We wouldn’t need an explicit step (1), because our session would implicitly initiate a multipart upload for each file.

It does have its own downsides:

  • Clients have to do more work on every request to have something resembling resumable uploads. They would have to break the file up into multiple parts rather than just making a single POST request, and only needing to deal with the complexity if something fails.
  • Clients that don’t care about resumption at all still have to deal with the third explicit step, though they could just upload the file all as a single part.
    • S3 works around this by having another API for one shot uploads, but I’d rather not have two different APIs for uploading the same file.
  • Verifying hashes gets somewhat more complicated. AWS implements hashing multipart uploads by hashing each part, then the overall hash is just a hash of those hashes, not of the content itself. We need to know the actual hash of the file itself for PyPI, so we would have to reconstitute the file and read its content and hash it once it’s been fully uploaded, though we could still use the hash of hashes trick for checksumming the upload itself.
    • See above about whether this is actually a downside in practice, or if it’s just in theory.

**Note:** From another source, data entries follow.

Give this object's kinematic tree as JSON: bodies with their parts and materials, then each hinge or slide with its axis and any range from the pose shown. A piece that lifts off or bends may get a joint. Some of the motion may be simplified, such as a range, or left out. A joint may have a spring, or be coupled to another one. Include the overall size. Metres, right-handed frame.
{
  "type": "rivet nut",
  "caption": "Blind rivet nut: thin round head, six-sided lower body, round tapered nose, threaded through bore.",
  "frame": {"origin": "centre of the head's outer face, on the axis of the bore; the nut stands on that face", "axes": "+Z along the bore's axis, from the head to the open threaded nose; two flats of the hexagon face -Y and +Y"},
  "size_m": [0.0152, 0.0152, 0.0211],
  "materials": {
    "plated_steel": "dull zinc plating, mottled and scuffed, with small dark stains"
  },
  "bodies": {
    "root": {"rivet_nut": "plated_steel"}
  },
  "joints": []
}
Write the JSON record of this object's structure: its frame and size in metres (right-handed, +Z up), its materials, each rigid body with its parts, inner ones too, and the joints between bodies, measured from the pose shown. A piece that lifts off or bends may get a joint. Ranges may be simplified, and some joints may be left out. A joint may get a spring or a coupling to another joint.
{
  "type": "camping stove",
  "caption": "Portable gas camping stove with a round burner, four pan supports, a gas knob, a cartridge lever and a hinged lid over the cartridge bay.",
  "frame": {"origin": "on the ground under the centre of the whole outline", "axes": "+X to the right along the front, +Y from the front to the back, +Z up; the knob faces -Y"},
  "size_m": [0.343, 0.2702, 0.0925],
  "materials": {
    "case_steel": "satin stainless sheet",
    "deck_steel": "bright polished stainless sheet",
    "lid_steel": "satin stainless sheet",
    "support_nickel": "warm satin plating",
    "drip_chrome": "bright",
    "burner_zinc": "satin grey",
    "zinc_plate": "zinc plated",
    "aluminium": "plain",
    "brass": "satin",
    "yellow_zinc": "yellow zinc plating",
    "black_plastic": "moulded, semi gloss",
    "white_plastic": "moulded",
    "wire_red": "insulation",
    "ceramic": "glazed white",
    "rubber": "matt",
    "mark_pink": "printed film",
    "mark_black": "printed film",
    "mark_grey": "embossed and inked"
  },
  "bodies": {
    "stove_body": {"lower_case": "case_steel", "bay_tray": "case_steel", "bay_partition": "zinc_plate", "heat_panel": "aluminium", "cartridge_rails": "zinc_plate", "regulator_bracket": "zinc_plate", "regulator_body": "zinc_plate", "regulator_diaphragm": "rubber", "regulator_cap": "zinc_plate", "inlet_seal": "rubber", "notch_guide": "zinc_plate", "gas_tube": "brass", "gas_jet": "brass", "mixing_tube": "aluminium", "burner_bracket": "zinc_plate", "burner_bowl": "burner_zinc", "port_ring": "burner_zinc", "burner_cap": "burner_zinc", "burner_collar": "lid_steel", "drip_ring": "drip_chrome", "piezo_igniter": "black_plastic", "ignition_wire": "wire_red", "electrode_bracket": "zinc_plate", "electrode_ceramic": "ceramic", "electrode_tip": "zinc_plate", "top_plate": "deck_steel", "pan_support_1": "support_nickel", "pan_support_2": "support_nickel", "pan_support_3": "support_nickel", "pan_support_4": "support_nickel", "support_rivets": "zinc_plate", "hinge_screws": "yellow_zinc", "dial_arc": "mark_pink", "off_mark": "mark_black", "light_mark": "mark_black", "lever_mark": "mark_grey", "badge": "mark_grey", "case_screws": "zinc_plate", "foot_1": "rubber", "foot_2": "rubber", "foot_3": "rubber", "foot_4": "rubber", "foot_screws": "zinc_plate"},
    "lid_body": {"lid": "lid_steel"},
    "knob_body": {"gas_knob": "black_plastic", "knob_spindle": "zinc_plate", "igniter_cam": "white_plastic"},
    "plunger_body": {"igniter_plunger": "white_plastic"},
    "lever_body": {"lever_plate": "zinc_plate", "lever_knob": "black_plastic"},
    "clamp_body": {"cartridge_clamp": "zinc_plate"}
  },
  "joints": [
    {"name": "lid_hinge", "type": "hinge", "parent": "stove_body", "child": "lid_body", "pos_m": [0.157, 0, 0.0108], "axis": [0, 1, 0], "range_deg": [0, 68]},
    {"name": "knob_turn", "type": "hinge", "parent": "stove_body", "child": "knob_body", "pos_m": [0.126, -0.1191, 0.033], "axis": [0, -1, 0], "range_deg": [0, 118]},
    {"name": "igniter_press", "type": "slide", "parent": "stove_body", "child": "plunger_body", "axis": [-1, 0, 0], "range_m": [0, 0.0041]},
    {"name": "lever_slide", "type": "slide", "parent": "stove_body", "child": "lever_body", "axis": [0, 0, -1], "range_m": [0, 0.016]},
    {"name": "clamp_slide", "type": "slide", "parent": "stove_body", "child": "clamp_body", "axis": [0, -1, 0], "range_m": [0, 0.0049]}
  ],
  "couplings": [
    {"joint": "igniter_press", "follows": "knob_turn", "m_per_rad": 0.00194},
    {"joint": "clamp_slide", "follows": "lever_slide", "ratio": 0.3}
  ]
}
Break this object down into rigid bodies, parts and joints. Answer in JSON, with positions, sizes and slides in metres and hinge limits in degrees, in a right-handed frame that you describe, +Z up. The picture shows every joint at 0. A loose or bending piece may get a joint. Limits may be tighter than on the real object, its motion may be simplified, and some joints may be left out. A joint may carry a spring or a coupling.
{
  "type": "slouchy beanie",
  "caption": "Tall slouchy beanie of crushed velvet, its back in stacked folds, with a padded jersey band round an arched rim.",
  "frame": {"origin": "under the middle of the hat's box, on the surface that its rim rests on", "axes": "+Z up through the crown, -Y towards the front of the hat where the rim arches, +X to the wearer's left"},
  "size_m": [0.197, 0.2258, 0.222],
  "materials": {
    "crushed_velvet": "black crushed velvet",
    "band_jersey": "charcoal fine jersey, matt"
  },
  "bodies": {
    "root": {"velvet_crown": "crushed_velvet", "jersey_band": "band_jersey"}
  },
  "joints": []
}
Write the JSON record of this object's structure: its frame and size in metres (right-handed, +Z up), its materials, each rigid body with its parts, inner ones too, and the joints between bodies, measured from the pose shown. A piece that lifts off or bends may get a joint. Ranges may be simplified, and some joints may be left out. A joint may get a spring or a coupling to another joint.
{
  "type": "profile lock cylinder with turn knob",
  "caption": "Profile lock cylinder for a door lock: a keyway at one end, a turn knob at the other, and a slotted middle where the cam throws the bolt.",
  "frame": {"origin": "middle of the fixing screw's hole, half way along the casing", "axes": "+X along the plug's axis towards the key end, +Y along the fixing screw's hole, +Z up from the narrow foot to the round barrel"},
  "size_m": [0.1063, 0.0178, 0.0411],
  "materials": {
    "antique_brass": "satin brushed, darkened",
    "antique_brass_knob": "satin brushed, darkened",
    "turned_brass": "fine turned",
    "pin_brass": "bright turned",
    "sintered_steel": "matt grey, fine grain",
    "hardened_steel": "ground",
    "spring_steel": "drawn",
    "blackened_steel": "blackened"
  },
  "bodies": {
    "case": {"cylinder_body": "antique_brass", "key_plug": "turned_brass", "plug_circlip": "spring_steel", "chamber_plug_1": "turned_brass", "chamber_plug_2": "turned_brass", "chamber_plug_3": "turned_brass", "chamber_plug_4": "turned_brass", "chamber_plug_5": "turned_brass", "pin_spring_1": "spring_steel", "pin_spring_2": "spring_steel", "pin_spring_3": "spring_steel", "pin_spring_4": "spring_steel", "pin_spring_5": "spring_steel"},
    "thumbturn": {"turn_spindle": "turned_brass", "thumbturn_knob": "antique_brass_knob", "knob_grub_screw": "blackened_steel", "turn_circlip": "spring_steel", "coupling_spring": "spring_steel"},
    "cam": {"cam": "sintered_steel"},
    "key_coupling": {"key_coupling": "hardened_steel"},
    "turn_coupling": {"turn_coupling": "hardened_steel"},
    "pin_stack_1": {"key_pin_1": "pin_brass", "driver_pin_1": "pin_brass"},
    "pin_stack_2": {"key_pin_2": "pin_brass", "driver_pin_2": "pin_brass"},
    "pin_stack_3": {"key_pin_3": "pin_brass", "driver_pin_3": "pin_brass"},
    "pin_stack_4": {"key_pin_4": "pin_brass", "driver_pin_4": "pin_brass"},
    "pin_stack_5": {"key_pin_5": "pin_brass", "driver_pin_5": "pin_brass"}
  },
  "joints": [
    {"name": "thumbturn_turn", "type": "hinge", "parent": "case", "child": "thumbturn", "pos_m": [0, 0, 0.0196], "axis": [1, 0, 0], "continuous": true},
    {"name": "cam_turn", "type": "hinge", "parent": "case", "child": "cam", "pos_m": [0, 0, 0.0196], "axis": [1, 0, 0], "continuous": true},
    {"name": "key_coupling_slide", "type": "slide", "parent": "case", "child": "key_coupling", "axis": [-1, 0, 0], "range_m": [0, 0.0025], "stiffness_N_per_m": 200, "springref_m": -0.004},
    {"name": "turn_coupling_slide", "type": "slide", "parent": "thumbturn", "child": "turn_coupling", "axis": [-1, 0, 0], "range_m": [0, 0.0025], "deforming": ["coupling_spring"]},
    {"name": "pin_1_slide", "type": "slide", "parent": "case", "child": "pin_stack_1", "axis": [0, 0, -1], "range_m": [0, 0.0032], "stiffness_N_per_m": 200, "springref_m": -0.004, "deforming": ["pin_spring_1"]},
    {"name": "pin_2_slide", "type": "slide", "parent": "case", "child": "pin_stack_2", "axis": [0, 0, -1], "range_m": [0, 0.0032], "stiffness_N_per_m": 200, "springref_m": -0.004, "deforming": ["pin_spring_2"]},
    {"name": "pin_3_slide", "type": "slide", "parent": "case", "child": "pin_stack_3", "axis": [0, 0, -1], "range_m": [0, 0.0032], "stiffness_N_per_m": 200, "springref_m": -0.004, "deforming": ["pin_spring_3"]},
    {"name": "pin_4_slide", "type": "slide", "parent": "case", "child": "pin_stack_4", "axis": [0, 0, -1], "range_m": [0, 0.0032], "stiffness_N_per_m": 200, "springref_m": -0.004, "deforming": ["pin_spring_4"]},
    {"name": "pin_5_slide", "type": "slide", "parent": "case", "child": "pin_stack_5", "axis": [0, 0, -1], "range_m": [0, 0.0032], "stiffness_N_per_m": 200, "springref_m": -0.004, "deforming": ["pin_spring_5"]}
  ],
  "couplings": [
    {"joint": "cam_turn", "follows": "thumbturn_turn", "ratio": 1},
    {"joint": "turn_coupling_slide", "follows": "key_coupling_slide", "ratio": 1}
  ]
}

I lean towards the tus style resumable uploads as I think they’re simpler to use and to implement, and the main downside is that we possibly leave some multi-threaded performance on the table, which I think that I’m personally fine with?

I guess one additional benefit of the S3 style multi part uploads is that you don’t have to try and do any sort of protection against parallel uploads, since they’re just supported. That alone might erase most of the server side implementation simplification.